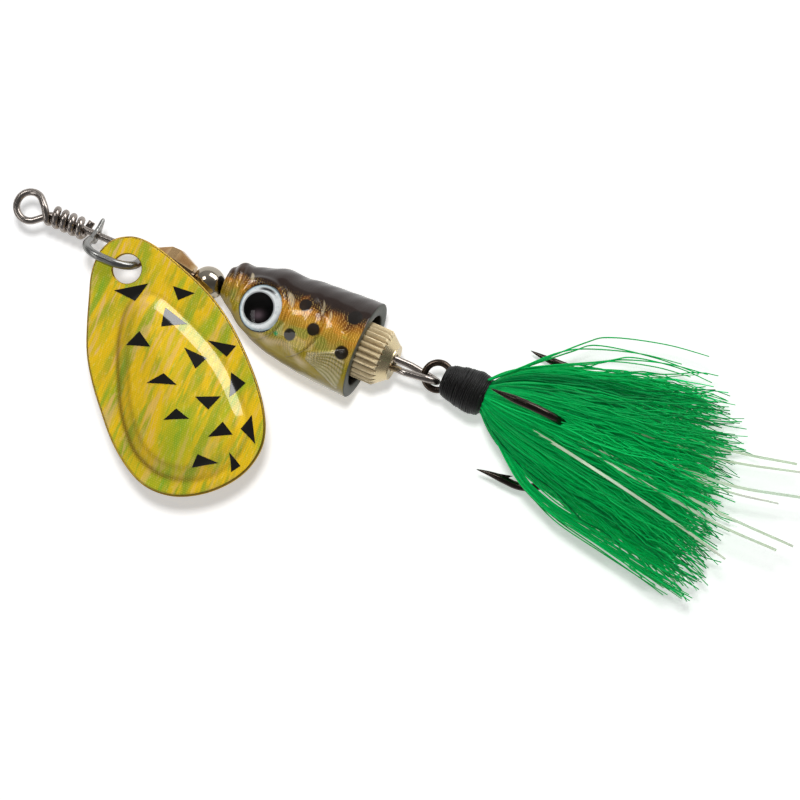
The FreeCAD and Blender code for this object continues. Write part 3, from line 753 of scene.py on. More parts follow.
def holo_film():
    """Yellow-green film with streaks across the wire and a fine zig-zag ruling."""
    mat = new_material("holo_film")
    place = mat.node("ShaderNodeSeparateXYZ", {0: mat.coords()}).outputs
    fold = mat.attribute("fold")
    streaks = mat.noise(scale=620, detail=3, rough=0.55, warp=0.3, stretch=(1.0, 0.2, 0.15), tilt=-4)
    narrow = mat.noise(scale=1100, detail=4, rough=0.6, warp=0.4, stretch=(1.0, 0.2, 0.12), tilt=5,
                       shift=(3, 1, 2))
    broad = mat.noise(scale=170, detail=2, rough=0.5, warp=0.5, stretch=(1.0, 0.3, 0.45), tilt=3,
                      shift=(9, 1, 5))
    middling = mat.noise(scale=380, detail=3, rough=0.6, warp=0.6, stretch=(1.0, 0.3, 0.22),
                         shift=(5, 3, 1))
    colour = mat.ramp(streaks, [(0.34, "#8fa51f"), (0.43, "#a6ad20"), (0.48, "#c3b01a"),
                                (0.54, "#f0c40a"), (0.61, "#d9b414"), (0.70, "#9fac22")])
    colour = mat.mix(mat.times(mat.rise(middling, 0.50, 0.56), 0.60), colour, "#f6c800")
    colour = mat.mix(mat.times(mat.rise(broad, 0.53, 0.62), 0.66), colour, "#8db31c")
    # warm pink, stronger toward the nose end (object X in metres)
    pink = mat.rise(narrow, 0.55, 0.61)
    toward_nose = mat.map_range(place["X"], 0.032, 0.011, to_min=0.25, to_max=0.85)
    colour = mat.mix(mat.times(pink, toward_nose), colour, "#ecbf7c")
    colour = mat.mix(mat.times(mat.fall(narrow, 0.36, 0.43), 0.55), colour, "#6fae2a")
    # painted reflection: pale silver where the film turns over the nose-end edge
    slanted = mat.add(place["X"], mat.times(place["Z"], 0.33))
    nose_edge_reflection = mat.map_range(slanted, 0.0098, 0.0078)
    colour = mat.mix(mat.times(nose_edge_reflection, 0.8), colour, "#bdb6ac")
    # painted shade: a brown-gold line where the panel starts to rise
    colour = mat.mix(mat.times(fold, 0.9), colour, "#7d5c08")
    # zig-zag ruling broken into dots
    zigzag = mat.wave(mat.coords(), scale=420, axis="Z", profile="TRI")
    dots = mat.wave(mat.coords(), scale=1250, axis="Z")
    bent = mat.node("ShaderNodeCombineXYZ", {0: mat.add(place["X"], mat.times(zigzag, 0.00022)),
                                             2: place["Z"]}).outputs[0]
    rules = mat.wave(bent, scale=1150, profile="TRI", Distortion=0.0)
    weave = mat.times(rules, dots)
    fine = mat.noise(scale=5000, detail=2, rough=0.5, stretch=(1, 0.3, 0.3))
    colour = mat.mix(mat.times(rules, 0.24), colour, "#8a7410")
    colour = mat.mix(mat.times(mat.rise(weave, 0.35, 0.8), 0.34), colour, "#ffe152")
    colour = mat.mix(mat.times(mat.rise(fine, 0.58, 0.75), 0.22), colour, "#fff3a0")
    normal = mat.bump(fine, strength=0.10, normal=mat.bump(rules, strength=0.20))
    waviness = mat.noise(scale=260, detail=2, rough=0.5)
    # the film glows faintly in its own colour: painted light that brightens the blade
    return mat.finish(mat.principled(
        Base_Color=colour, Emission_Color=colour, Emission_Strength=0.13, Metallic=0.10,
        Roughness=0.5, Specular_IOR_Level=0.2, Normal=normal, Coat_Weight=1.0,
        Coat_Roughness=0.045, Coat_IOR=1.56,
        Coat_Normal=mat.bump(waviness, strength=0.10, distance=0.0003)))


def black_ink():
    mat = new_material("black_ink")
    mottle = mat.noise(scale=1500, detail=3, rough=0.5)
    return mat.finish(mat.principled(
        Base_Color=mat.mix(mottle, "#070604", "#14110a"),
        Roughness=mat.span(mottle, gain=0.1, base=0.16), Coat_Weight=1.0, Coat_Roughness=0.06,
        Coat_IOR=1.5, Normal=mat.bump(mottle, strength=0.05)))


def triangle_mark(corners, lift=0.045, steps=18):
    """Thin printed triangle that follows the crowned film."""
    first, second, third = [blade_points(corner, widen=1.017) for corner in corners]
    index, verts, faces = {}, [], []
    for i in range(steps + 1):
        for j in range(steps + 1 - i):
            u, v = i / steps, j / steps
            x, z = first * (1 - u - v) + second * u + third * v
            index[i, j] = len(verts)
            verts.append((x, BLADE_FRONT - 0.09 - lift - float(rise_at(x, z)), z))
    for i in range(steps):
        for j in range(steps - i):
            faces.append((index[i, j], index[i + 1, j], index[i, j + 1]))
            if i + j < steps - 1:
                faces.append((index[i + 1, j], index[i + 1, j + 1], index[i, j + 1]))
    off = len(verts)
    verts += [(x, y + lift * 0.9, z) for x, y, z in verts]
    faces += [tuple(q + off for q in reversed(face)) for face in faces]
    rim = ([index[i, 0] for i in range(steps + 1)]
           + [index[steps - j, j] for j in range(1, steps + 1)]
           + [index[0, steps - j] for j in range(1, steps)])
    for p, q in zip(rim, rim[1:] + rim[:1]):
        faces.append((p, q, q + off, p + off))
    return np.array(verts), faces


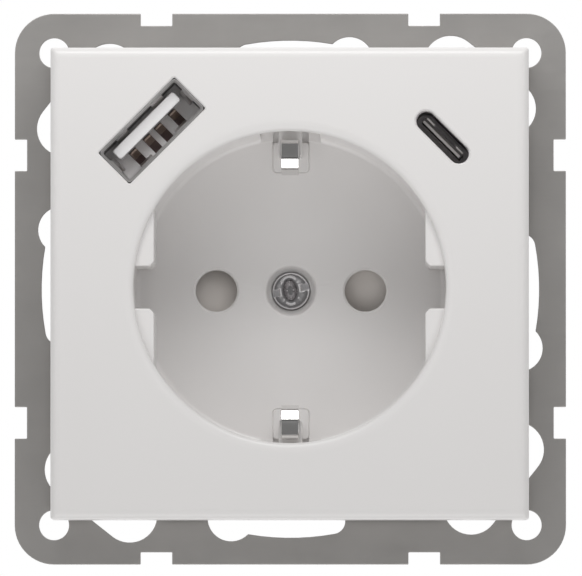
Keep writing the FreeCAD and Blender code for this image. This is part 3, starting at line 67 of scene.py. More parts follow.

» **Task objective**: Set all of the records down again, exactly as they stand.

» **Solution for this task**:
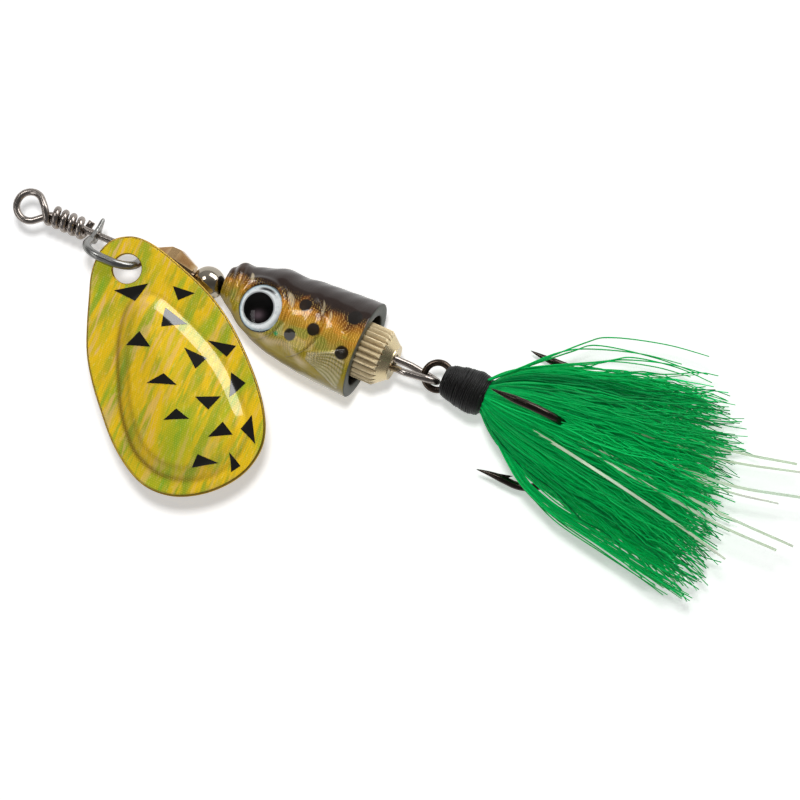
The FreeCAD and Blender code for this object continues. Write part 3, from line 753 of scene.py on. More parts follow.
def holo_film():
    """Yellow-green film with streaks across the wire and a fine zig-zag ruling."""
    mat = new_material("holo_film")
    place = mat.node("ShaderNodeSeparateXYZ", {0: mat.coords()}).outputs
    fold = mat.attribute("fold")
    streaks = mat.noise(scale=620, detail=3, rough=0.55, warp=0.3, stretch=(1.0, 0.2, 0.15), tilt=-4)
    narrow = mat.noise(scale=1100, detail=4, rough=0.6, warp=0.4, stretch=(1.0, 0.2, 0.12), tilt=5,
                       shift=(3, 1, 2))
    broad = mat.noise(scale=170, detail=2, rough=0.5, warp=0.5, stretch=(1.0, 0.3, 0.45), tilt=3,
                      shift=(9, 1, 5))
    middling = mat.noise(scale=380, detail=3, rough=0.6, warp=0.6, stretch=(1.0, 0.3, 0.22),
                         shift=(5, 3, 1))
    colour = mat.ramp(streaks, [(0.34, "#8fa51f"), (0.43, "#a6ad20"), (0.48, "#c3b01a"),
                                (0.54, "#f0c40a"), (0.61, "#d9b414"), (0.70, "#9fac22")])
    colour = mat.mix(mat.times(mat.rise(middling, 0.50, 0.56), 0.60), colour, "#f6c800")
    colour = mat.mix(mat.times(mat.rise(broad, 0.53, 0.62), 0.66), colour, "#8db31c")
    # warm pink, stronger toward the nose end (object X in metres)
    pink = mat.rise(narrow, 0.55, 0.61)
    toward_nose = mat.map_range(place["X"], 0.032, 0.011, to_min=0.25, to_max=0.85)
    colour = mat.mix(mat.times(pink, toward_nose), colour, "#ecbf7c")
    colour = mat.mix(mat.times(mat.fall(narrow, 0.36, 0.43), 0.55), colour, "#6fae2a")
    # painted reflection: pale silver where the film turns over the nose-end edge
    slanted = mat.add(place["X"], mat.times(place["Z"], 0.33))
    nose_edge_reflection = mat.map_range(slanted, 0.0098, 0.0078)
    colour = mat.mix(mat.times(nose_edge_reflection, 0.8), colour, "#bdb6ac")
    # painted shade: a brown-gold line where the panel starts to rise
    colour = mat.mix(mat.times(fold, 0.9), colour, "#7d5c08")
    # zig-zag ruling broken into dots
    zigzag = mat.wave(mat.coords(), scale=420, axis="Z", profile="TRI")
    dots = mat.wave(mat.coords(), scale=1250, axis="Z")
    bent = mat.node("ShaderNodeCombineXYZ", {0: mat.add(place["X"], mat.times(zigzag, 0.00022)),
                                             2: place["Z"]}).outputs[0]
    rules = mat.wave(bent, scale=1150, profile="TRI", Distortion=0.0)
    weave = mat.times(rules, dots)
    fine = mat.noise(scale=5000, detail=2, rough=0.5, stretch=(1, 0.3, 0.3))
    colour = mat.mix(mat.times(rules, 0.24), colour, "#8a7410")
    colour = mat.mix(mat.times(mat.rise(weave, 0.35, 0.8), 0.34), colour, "#ffe152")
    colour = mat.mix(mat.times(mat.rise(fine, 0.58, 0.75), 0.22), colour, "#fff3a0")
    normal = mat.bump(fine, strength=0.10, normal=mat.bump(rules, strength=0.20))
    waviness = mat.noise(scale=260, detail=2, rough=0.5)
    # the film glows faintly in its own colour: painted light that brightens the blade
    return mat.finish(mat.principled(
        Base_Color=colour, Emission_Color=colour, Emission_Strength=0.13, Metallic=0.10,
        Roughness=0.5, Specular_IOR_Level=0.2, Normal=normal, Coat_Weight=1.0,
        Coat_Roughness=0.045, Coat_IOR=1.56,
        Coat_Normal=mat.bump(waviness, strength=0.10, distance=0.0003)))


def black_ink():
    mat = new_material("black_ink")
    mottle = mat.noise(scale=1500, detail=3, rough=0.5)
    return mat.finish(mat.principled(
        Base_Color=mat.mix(mottle, "#070604", "#14110a"),
        Roughness=mat.span(mottle, gain=0.1, base=0.16), Coat_Weight=1.0, Coat_Roughness=0.06,
        Coat_IOR=1.5, Normal=mat.bump(mottle, strength=0.05)))


def triangle_mark(corners, lift=0.045, steps=18):
    """Thin printed triangle that follows the crowned film."""
    first, second, third = [blade_points(corner, widen=1.017) for corner in corners]
    index, verts, faces = {}, [], []
    for i in range(steps + 1):
        for j in range(steps + 1 - i):
            u, v = i / steps, j / steps
            x, z = first * (1 - u - v) + second * u + third * v
            index[i, j] = len(verts)
            verts.append((x, BLADE_FRONT - 0.09 - lift - float(rise_at(x, z)), z))
    for i in range(steps):
        for j in range(steps - i):
            faces.append((index[i, j], index[i + 1, j], index[i, j + 1]))
            if i + j < steps - 1:
                faces.append((index[i + 1, j], index[i + 1, j + 1], index[i, j + 1]))
    off = len(verts)
    verts += [(x, y + lift * 0.9, z) for x, y, z in verts]
    faces += [tuple(q + off for q in reversed(face)) for face in faces]
    rim = ([index[i, 0] for i in range(steps + 1)]
           + [index[steps - j, j] for j in range(1, steps + 1)]
           + [index[0, steps - j] for j in range(1, steps)])
    for p, q in zip(rim, rim[1:] + rim[:1]):
        faces.append((p, q, q + off, p + off))
    return np.array(verts), faces


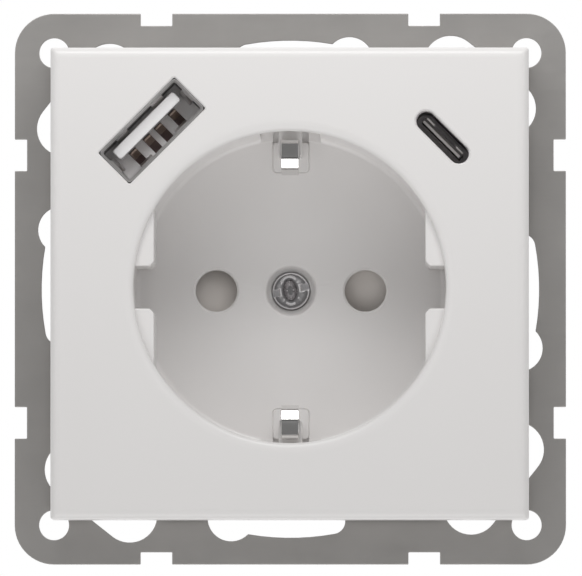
Keep writing the FreeCAD and Blender code for this image. This is part 3, starting at line 67 of scene.py. More parts follow.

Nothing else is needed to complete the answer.